What is asked:
Reproduce exactly the lines below, from the first through the one containing "# Cuff and sleeve", and nothing more.

Entries provided:

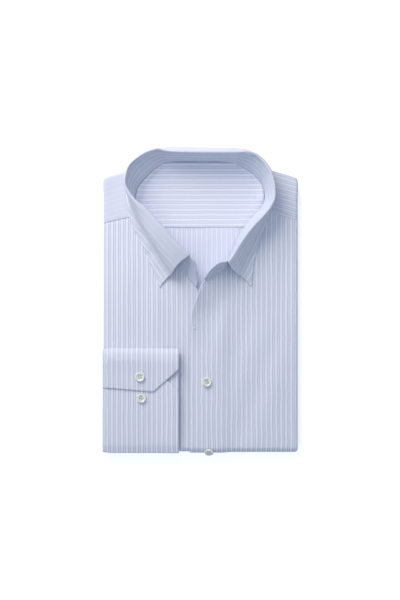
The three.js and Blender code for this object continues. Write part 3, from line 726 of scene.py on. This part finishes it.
collarBand, area = makeCloth(
    "collarBandCloth", bandPlace, band["columns"], band["rows"], collar["stand"], bandClothPaintedShade, offset=0,
)
declare(["collar_stand"])
collarLeaf, area = makeCloth(
    "collarLeafCloth", leafPlace, leaf["columns"], leaf["rows"], collar["leaf"], pressedClothPaintedShade, offset=0,
)
declare(["collar_leaf"])
print("collar made")


# Cuff and sleeve

cuff = {
    "wall": 1.3, "lift": 0.4, "left": -112.2, "right": -25.8, "top": -57.9, "bottom": -183.6,
    "overEnd": (-105.3, -110.1), "underEnd": -81.0, "cutAcross": 31.0, "cutUp": 27.4,
    "droop": 1.9, "rest": -173.0, "puff": 1.5, "edgeLift": 2.8, "columns": 30,
}
sleeve = {"wall": 1.5, "out": -118.2, "low": 0.6, "shoulder": 11.0}
cuffLayer = cuff["wall"] + cuff["lift"]
cuffBend = (cuffLayer + cuff["wall"]) / 2
cuffLow = shirt["thickness"] + shirt["gap"]


def cuffRight(fromEnd):
    return cuff["right"] - cuff["cutAcross"] * (1 - clamp(fromEnd / cuff["cutUp"]))


def cuffLoop():
    # the loop from the under end to the over end: height up the shirt, height off it, and how far
    # right it reaches there
    full, bend = cuff["right"], cuffBend
    bottomMid, topMid = cuff["bottom"] + bend, cuff["top"] - bend
    rows = []
    for k in range(29):
        y = mix(cuff["underEnd"], bottomMid, k / 28)
        rows.append((y, cuffLow + 2 * bend, cuffRight(cuff["underEnd"] - y)))
    for k in range(1, 9):
        a = math.pi * k / 8
        rows.append((bottomMid - bend * math.sin(a), cuffLow + bend + bend * math.cos(a), full))
    for k in range(1, 25):
        rows.append((mix(bottomMid, topMid, k / 24), cuffLow, full))
    for k in range(1, 9):
        a = math.pi * k / 8
        rows.append((topMid + bend * math.sin(a), cuffLow + bend - bend * math.cos(a), full))
    for k in range(1, 25):
        y = mix(topMid, cuff["overEnd"][1], k / 24)
        top = cuffLow + 2 * bend + cuffLayer * smooth(topMid, cuff["underEnd"] + 6, y)
        rows.append((y, top, cuffRight(y - cuff["overEnd"][1])))
    return rows


cuffRows = cuffLoop()
cuffFirst = len(cuffRows) - 24  # where the over end starts
cuffFar = [0.0]
for before, after in zip(cuffRows, cuffRows[1:]):
    cuffFar.append(cuffFar[-1] + math.hypot(after[0] - before[0], after[1] - before[1]))


def cuffPlace(u, v):
    row = u * (len(cuffRows) - 1)
    k = min(int(row), len(cuffRows) - 2)
    y, z, right = (mix(a, b, row - k) for a, b in zip(cuffRows[k], cuffRows[k + 1]))
    x = mix(cuff["left"], right, v)
    top = cuff["top"]
    if row > cuffFirst - 8:
        z += cuff["puff"] * smooth(top - 1, top - 6, y) * (1 - smooth(top - 7, cuff["overEnd"][0] + 8, y))
    if row > cuffFirst - 1:
        down = (row - cuffFirst + 1) / 24
        y += (cuff["overEnd"][0] - cuff["overEnd"][1]) * (1 - v) * down
    z += cuff["edgeLift"] * smooth(cuff["right"] - 34, cuff["right"], x) - cuff["droop"] * smooth(
        cuff["rest"], cuff["bottom"], y
    )
    return (x, y, z), (x, mix(cuffFar[k], cuffFar[k + 1], row - k))


def cuffHeight(y):
    # the top of the cuff at its left end
    over = smooth(cuff["overEnd"][0] - 0.3, cuff["overEnd"][0] + 0.3, y)
    top = cuff["top"]
    puff = cuff["puff"] * smooth(top - 1, top - 6, y) * (1 - smooth(top - 7, cuff["overEnd"][0] + 8, y))
    droop = cuff["droop"] * smooth(cuff["rest"], cuff["bottom"], y)
    bottom = cuff["bottom"]
    edge = 1.6 * (1 - smooth(top, top - 1.8, y)) + 1.4 * (1 - smooth(bottom, bottom + 1.8, y))
    return cuffLow + 2 * cuffBend + cuffLayer * over * smooth(top - 1, -75, y) + puff - droop - edge


def sleevePlace(u, v):
    start = cuff["left"] + 0.2
    wide, turn = start - sleeve["out"], 0.75
    edge = cuff["overEnd"][0]
    ends = [cuff["top"] - 0.2, edge + 0.3, edge - 0.3, cuff["bottom"] + 0.3]
    shares = [0, 0.4, 0.425, 1]  # the rows crowd together where the over end steps down
    k = next(k for k in (1, 2, 3) if u <= shares[k])
    y = mix(ends[k - 1], ends[k], (u - shares[k - 1]) / (shares[k] - shares[k - 1]))
    if v < turn:
        a = v / turn * math.pi / 2
        z = sleeve["shoulder"] + (cuffHeight(y) - sleeve["shoulder"]) * math.cos(a) ** 0.6
        return (start - wide * math.sin(a), y, z), (start - 9.5 * v / turn, y)
    z = mix(sleeve["shoulder"], sleeve["low"], (v - turn) / (1 - turn))
    return (sleeve["out"], y, z), (start - 9.5 - sleeve["shoulder"] + z, y)


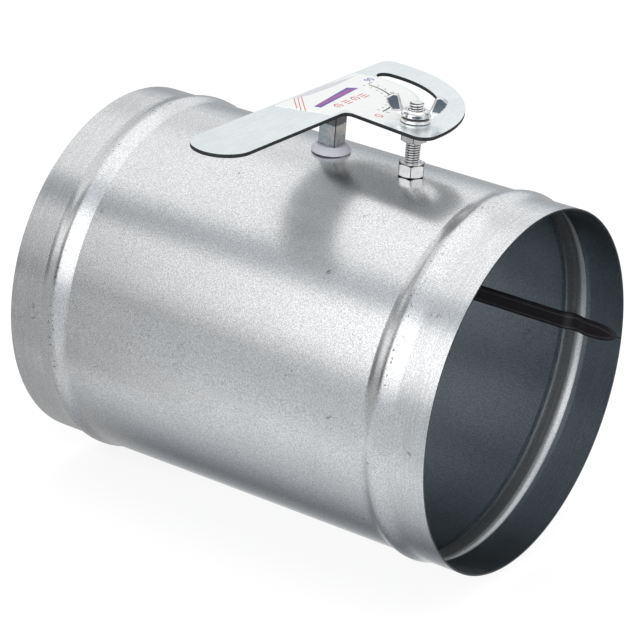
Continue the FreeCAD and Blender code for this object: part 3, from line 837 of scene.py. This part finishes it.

Written response:
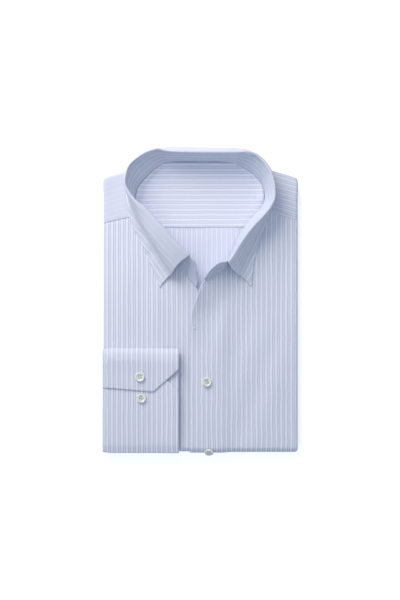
The three.js and Blender code for this object continues. Write part 3, from line 726 of scene.py on. This part finishes it.
collarBand, area = makeCloth(
    "collarBandCloth", bandPlace, band["columns"], band["rows"], collar["stand"], bandClothPaintedShade, offset=0,
)
declare(["collar_stand"])
collarLeaf, area = makeCloth(
    "collarLeafCloth", leafPlace, leaf["columns"], leaf["rows"], collar["leaf"], pressedClothPaintedShade, offset=0,
)
declare(["collar_leaf"])
print("collar made")


# Cuff and sleeve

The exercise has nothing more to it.